» WRITTEN EXERCISE
Copy out exactly the lines from the first line of the material below through the line containing "PEEL_ANGLE = 50.0", and nothing beyond them.

» MATERIAL FOR THE TASK
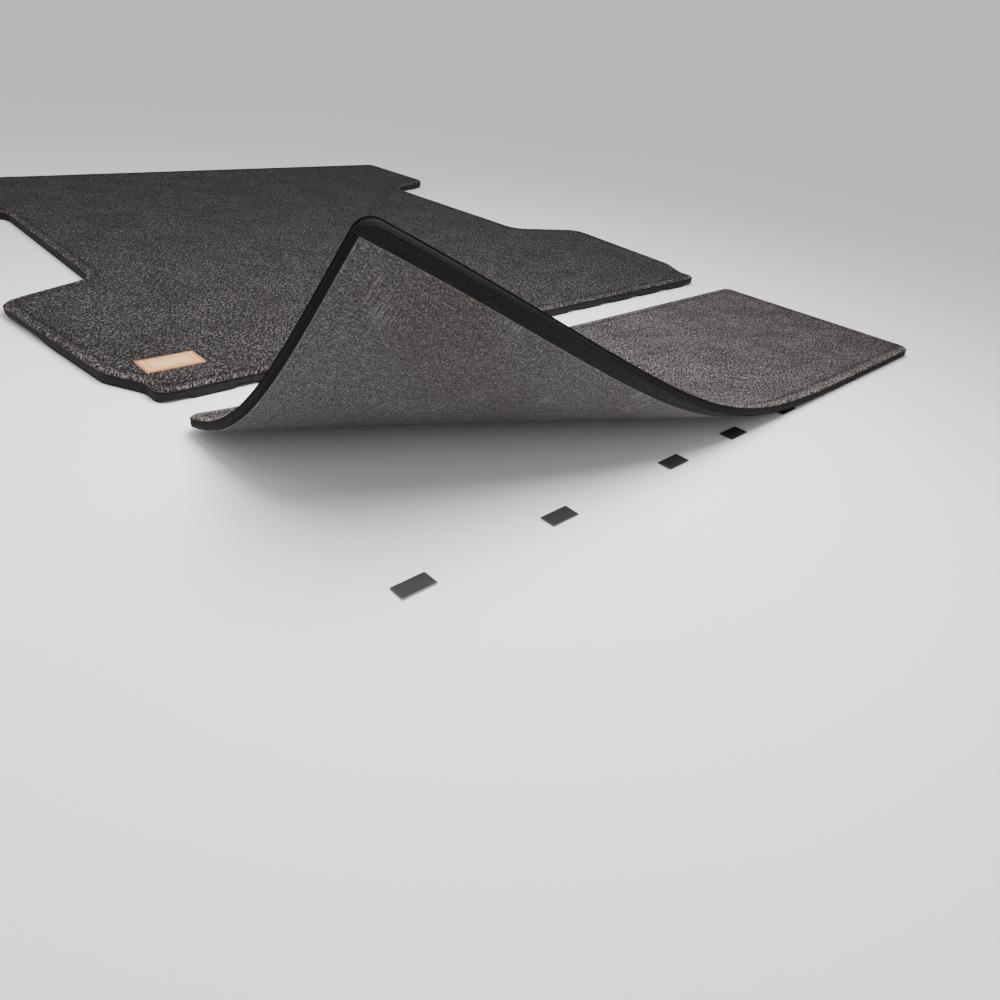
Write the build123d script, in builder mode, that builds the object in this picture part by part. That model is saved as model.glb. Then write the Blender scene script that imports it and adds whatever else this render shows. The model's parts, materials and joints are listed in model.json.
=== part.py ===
from build123d import *
from math import hypot
import os

os.makedirs("parts", exist_ok=True)

# A carpet liner set for a full-size pickup: a mat for the bed floor, a mat for the open tailgate whose
# rear left corner is peeled back, and the hook pads on the tailgate that hold that mat's loop strip.
# Frame: +X to the truck's right, +Y towards the cab, +Z up. The origin is under the middle hook pad, where
# its adhesive meets the open tailgate. The tailgate's inner face and the bed floor both lie in Z = 0.

# Driving dimensions, in mm.
TAILGATE_MAT_WIDTH = 1500.0
TAILGATE_MAT_DEPTH = 500.0
TAILGATE_MAT_CORNER = 22.0  # corner radius in plan
TAILGATE_CARPET_THICKNESS = 6.5
TAILGATE_FOAM_THICKNESS = 10.0
BACKING_THICKNESS = 1.5  # felt and loop strip, side by side under the foam
BACKING_HEIGHT = 3.0  # their underside above the tailgate, just over the hooks
LOOP_STRIP_WIDTH = 19.0  # along the rear edge, where the hook pads are
FELT_MARGIN = 6.0  # bare foam beside the felt along the other three edges

FOLD_FRONT_X = -600.0  # where the fold meets the tailgate mat's front edge
FOLD_REAR_X = 490.0  # where the fold meets its rear edge
FOLD_GAP = 1.0
PEEL_ANGLE = 50.0

BED_MAT_LENGTH = 1705.0
HINGE_FROM_TAILGATE_MAT = 75.0  # from the tailgate mat's front edge to the tailgate's hinge line
HINGE_TO_BED_MAT = 25.0  # from the hinge line to the bed mat's rear edge
BED_REAR_HALF_WIDTH = 750.0  # between the tail lamp pillars
BED_PILLAR_HALF_WIDTH = 792.0  # just ahead of the pillars
BED_HALF_WIDTH = 840.0
WHEEL_HALF_GAP = 640.0  # from the middle to each wheel housing
PILLAR_START = 50.0  # from the bed mat's rear edge to where it starts to widen
PILLAR_END = 124.0
WHEEL_START = 530.0  # from the bed mat's rear edge to the wheel housing
WHEEL_END = 1350.0
WHEEL_SLOPE = 90.0  # how much of that each sloping end of the housing takes up
BED_CORNER = 28.0  # corner radii in plan
WHEEL_CORNER = 60.0

BED_CARPET_THICKNESS = 5.0  # trodden flatter than the tailgate's
BED_FOAM_THICKNESS = 11.0
RIB_HEIGHT = 7.0  # foam ribs that fill the valleys of the corrugated floor
RIB_PITCH = 120.0
RIB_WIDTH = 80.0  # at the ribs' root
RIB_SLOPE = 7.0  # how much narrower the rib is on each side at the floor
RIB_COUNT = 14

PAD_OFFSETS = (-698.0, -448.0, -180.0, 0.0, 180.0, 448.0, 698.0)  # each pad's middle, in X
PAD_WIDTH = 51.0
PAD_DEPTH = 25.0
PAD_CORNER = 2.0
PAD_EDGE_INSET = 1.0  # from the tailgate mat's rear edge to the pads
ADHESIVE_THICKNESS = 1.0
HOOK_BASE_THICKNESS = 0.9
HOOK_HEIGHT = 0.7
HOOK_ROWS = 8
HOOK_ROW_PITCH = 2.8
HOOK_ROW_WIDTH = 1.2

LABEL_WIDTH = 100.0
LABEL_DEPTH = 56.0
LABEL_CORNER = 3.0
LABEL_THICKNESS = 0.8
LABEL_RIGHT_X = -635.0
LABEL_FROM_REAR = 78.0  # from the bed mat's rear edge to the label
STITCH_INSET = 6.0
STITCH_PITCH = 6.0
STITCH_LENGTH = 4.0
STITCH_WIDTH = 0.9
STITCH_HEIGHT = 0.5

# Heights and places that follow from them.
TAILGATE_FOAM_BOTTOM = BACKING_HEIGHT + BACKING_THICKNESS
TAILGATE_CARPET_BOTTOM = TAILGATE_FOAM_BOTTOM + TAILGATE_FOAM_THICKNESS
TAILGATE_MAT_TOP = TAILGATE_CARPET_BOTTOM + TAILGATE_CARPET_THICKNESS
TAILGATE_MAT_REAR = -PAD_DEPTH / 2 - PAD_EDGE_INSET
TAILGATE_MAT_FRONT = TAILGATE_MAT_REAR + TAILGATE_MAT_DEPTH
TAILGATE_MAT_MIDDLE = (TAILGATE_MAT_FRONT + TAILGATE_MAT_REAR) / 2
HINGE_Y = TAILGATE_MAT_FRONT + HINGE_FROM_TAILGATE_MAT
BED_CARPET_BOTTOM = RIB_HEIGHT + BED_FOAM_THICKNESS
BED_MAT_TOP = BED_CARPET_BOTTOM + BED_CARPET_THICKNESS
BED_MAT_REAR = HINGE_Y + HINGE_TO_BED_MAT
LABEL_CENTRE = (LABEL_RIGHT_X - LABEL_WIDTH / 2, BED_MAT_REAR + LABEL_FROM_REAR + LABEL_DEPTH / 2)

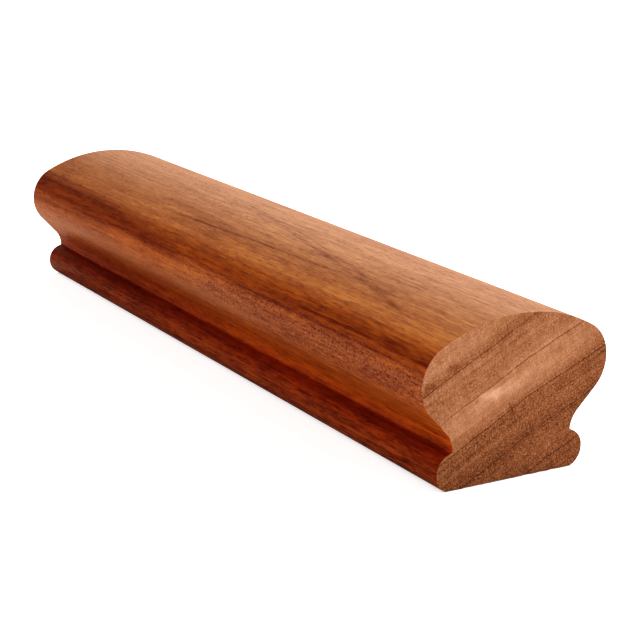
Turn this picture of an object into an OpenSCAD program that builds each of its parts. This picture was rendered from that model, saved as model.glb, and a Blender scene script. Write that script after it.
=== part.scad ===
// A straight length of moulded handrail, cut from one solid piece of hardwood: a crowned top,
// round shoulders, a finger cove along each side, a narrow neck and a foot with round noses.
// The rail runs along X, centred on the origin, and its flat underside lies at z = 0.

/* [Rail] */
// Length between the two sawn ends
rail_len = 228.6; // [60:0.1:3600]
// Width across the shoulders, which is the width a hand closes round
rail_w = 57.15; // [46:0.05:80]

/* [Head] */
// Height from the widest line up to the top of the crown
head_h = 15; // [11.5:0.1:24]
// Radius of each round shoulder
shoulder_r = 10.5; // [7:0.1:14]

/* [Coves and neck] */
// Height from the top of the foot up to the widest line
cove_h = 17.5; // [14.2:0.1:30]
// Length of the straight slope between each cove and its shoulder
flank_len = 7.3; // [1:0.1:11]
// Width of the neck at the two quirks, where the coves meet the foot
neck_w = 36.8; // [28:0.1:44.2]

/* [Foot] */
// Width across the round noses of the foot
foot_w = 45.4; // [37.6:0.1:60]
// Height of the foot, from the underside to the top of its noses
foot_h = 10; // [7:0.1:14]
// How much of each round nose the planed underside cuts away
base_cut = 0.4; // [0:0.05:1.5]

/* [Hidden] */
$fn = 120;

// Overlap where one edge runs tangent into the next, so that the two join along one clean line
lap = 0.0005;
// How far the neck reaches down inside the foot
neck_root = 0.5;

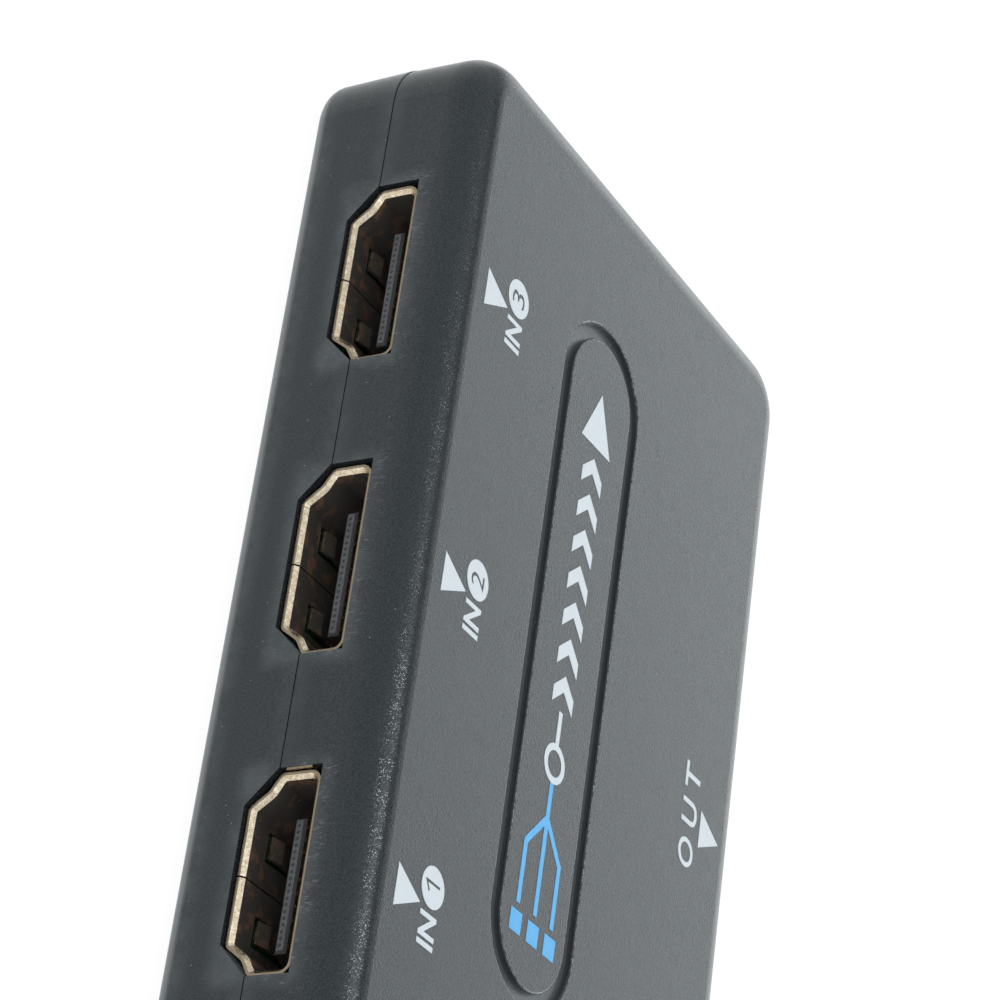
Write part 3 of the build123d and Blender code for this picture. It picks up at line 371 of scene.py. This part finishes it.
looks = {
    "case_black": case_look(),
    "gold_plate": gold_look(),
    "socket_black": insulator_look(),
    "board_green": board_look(),
    "ink_white": ink_look("ink_white_print", (0.62, 0.67, 0.71)),
    "ink_blue": ink_look("ink_blue_print", (0.1, 0.42, 0.78)),
    "foot_rubber": simple_look("foot_rubber_soft", (0.025, 0.025, 0.026), 0.8, 0.25, 0.03),
    "screw_steel": simple_look(
        "screw_black_zinc", (0.14, 0.14, 0.145), 0.38, 0.15, 0.004, Metallic=1.0
    ),
    "contact_gold": simple_look(
        "contact_plating", (0.9, 0.66, 0.32), 0.25, 0.1, 0.002, Metallic=1.0
    ),
    "jack_black": simple_look("jack_moulding", (0.022, 0.022, 0.023), 0.42, 0.2, 0.01, IOR=1.5),
    "tinned_metal": simple_look(
        "tinned_brass", (0.74, 0.73, 0.71), 0.3, 0.12, 0.004, Metallic=1.0
    ),
    "button_black": simple_look("button_satin", (0.03, 0.03, 0.032), 0.32, 0.3, 0.008, IOR=1.5),
    "plunger_white": simple_look("plunger_moulding", (0.75, 0.75, 0.73), 0.45, 0.3, 0.01),
    "switch_base_black": simple_look("switch_moulding", (0.025, 0.025, 0.026), 0.5, 0.2, 0.015),
    "switch_frame_steel": simple_look(
        "switch_steel", (0.62, 0.61, 0.6), 0.3, 0.15, 0.004, Metallic=1.0
    ),
    "lamp_red": simple_look(
        "lamp_resin",
        (0.6, 0.035, 0.03),
        0.14,
        0.6,
        0.004,
        spread=0.04,
        Transmission_Weight=0.55,
        Coat_Weight=0.5,
    ),
    "window_dark_red": simple_look(
        "window_tinted", (0.035, 0.003, 0.005), 0.1, 0.8, 0.003, spread=0.03, Coat_Weight=0.6
    ),
    "receiver_black": simple_look(
        "receiver_resin", (0.018, 0.018, 0.022), 0.2, 0.4, 0.004, Coat_Weight=0.3
    ),
    "chip_black": simple_look("chip_moulding", (0.03, 0.03, 0.031), 0.55, 0.15, 0.012),
    "can_aluminium": simple_look(
        "can_drawn_aluminium", (0.78, 0.78, 0.79), 0.28, 0.2, 0.004, Metallic=1.0
    ),
    "crystal_steel": simple_look(
        "crystal_nickel", (0.66, 0.64, 0.6), 0.24, 0.2, 0.003, Metallic=1.0
    ),
    "ferrite_grey": simple_look("ferrite_moulding", (0.08, 0.08, 0.085), 0.6, 0.2, 0.02),
    "resistor_ceramic": simple_look("resistor_glaze", (0.03, 0.03, 0.032), 0.35, 0.2, 0.006),
    "capacitor_ceramic": simple_look("capacitor_fired", (0.42, 0.3, 0.18), 0.55, 0.15, 0.01),
}

slot_of = {part["node"]: part["material_slot"] for part in frame["record"]["subparts"]}
for name, node in frame["nodes"].items():
    node.data.materials.clear()
    node.data.materials.append(looks[slot_of[name]])

# Sheet metal with edges rounded by tumbling and plating
EDGE_ROUNDING = 0.035
SHARP_ANGLE = 28
for socket_name, *_ in SOCKETS:
    rounding = frame["nodes"][f"{socket_name}_shell"].modifiers.new("rounded_edges", "BEVEL")
    rounding.width = EDGE_ROUNDING * MM
    rounding.segments = 2
    rounding.limit_method = "ANGLE"
    rounding.angle_limit = math.radians(SHARP_ANGLE)
    rounding.use_clamp_overlap = True

# Printed marks: thin plates of ink on the labelled face, with numerals cut out of the discs
INK_LOW = CASE_TOP - 0.01
INK_HIGH = CASE_TOP + 0.02
CUTTER_REACH = 0.4

# Labels of the inputs: places in x count from the middle of each label
LABEL_PITCH = 24.5
LABEL_MIDDLE_X = -0.1
TRIANGLE_SHIFT = 0.45
TRIANGLE_HALF = 1.62
TRIANGLE_BASE_Y, TRIANGLE_TIP_Y = 22.85, 19.51
WORD_LEFT, WORD_RIGHT = -2.4, 0.1
WORD_LOW_Y, WORD_HIGH_Y = 17.05, 19.3
WORD_WEIGHT = 0.025
DISC_SHIFT = 2.11
DISC_Y = 18.1
DISC_RADIUS = 1.56
NUMERAL_HALF_HEIGHT = 0.92
NARROW_NUMERAL_HALF, WIDE_NUMERAL_HALF = 0.4, 0.6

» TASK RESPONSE
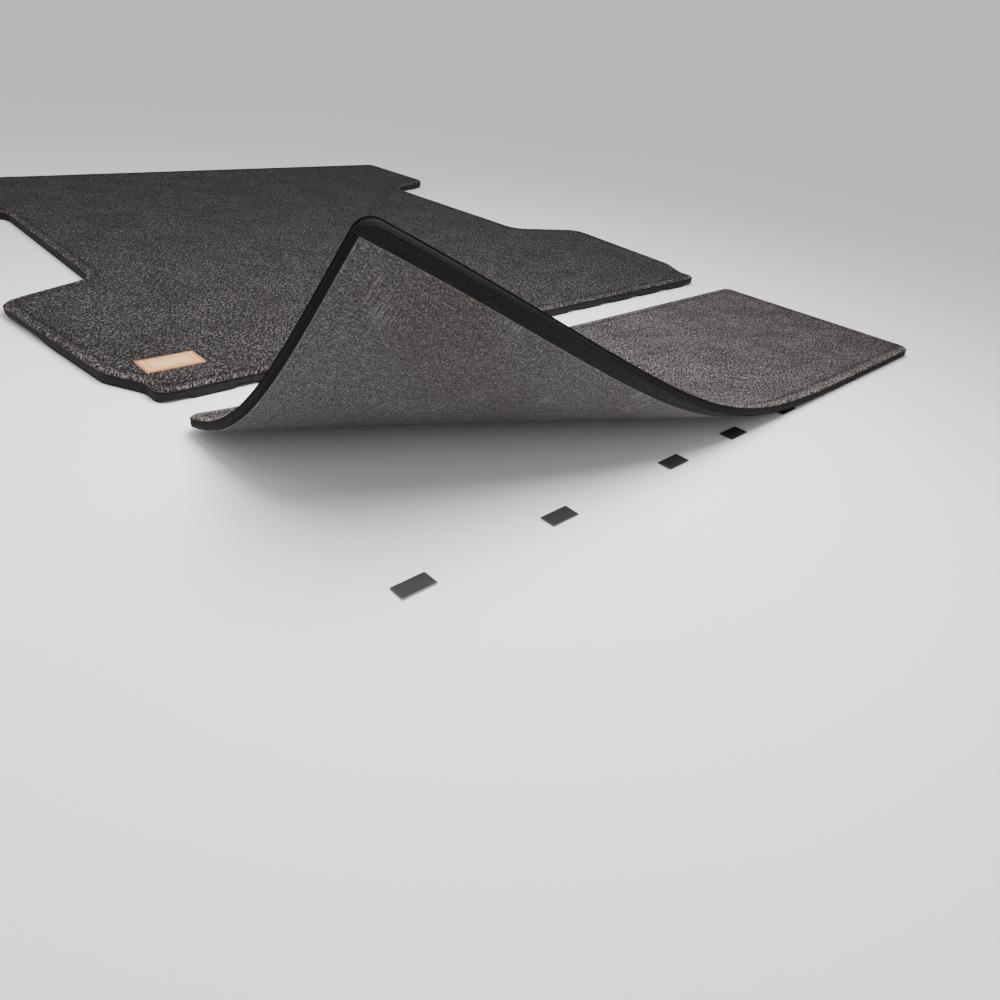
Write the build123d script, in builder mode, that builds the object in this picture part by part. That model is saved as model.glb. Then write the Blender scene script that imports it and adds whatever else this render shows. The model's parts, materials and joints are listed in model.json.
=== part.py ===
from build123d import *
from math import hypot
import os

os.makedirs("parts", exist_ok=True)

# A carpet liner set for a full-size pickup: a mat for the bed floor, a mat for the open tailgate whose
# rear left corner is peeled back, and the hook pads on the tailgate that hold that mat's loop strip.
# Frame: +X to the truck's right, +Y towards the cab, +Z up. The origin is under the middle hook pad, where
# its adhesive meets the open tailgate. The tailgate's inner face and the bed floor both lie in Z = 0.

# Driving dimensions, in mm.
TAILGATE_MAT_WIDTH = 1500.0
TAILGATE_MAT_DEPTH = 500.0
TAILGATE_MAT_CORNER = 22.0  # corner radius in plan
TAILGATE_CARPET_THICKNESS = 6.5
TAILGATE_FOAM_THICKNESS = 10.0
BACKING_THICKNESS = 1.5  # felt and loop strip, side by side under the foam
BACKING_HEIGHT = 3.0  # their underside above the tailgate, just over the hooks
LOOP_STRIP_WIDTH = 19.0  # along the rear edge, where the hook pads are
FELT_MARGIN = 6.0  # bare foam beside the felt along the other three edges

FOLD_FRONT_X = -600.0  # where the fold meets the tailgate mat's front edge
FOLD_REAR_X = 490.0  # where the fold meets its rear edge
FOLD_GAP = 1.0
PEEL_ANGLE = 50.0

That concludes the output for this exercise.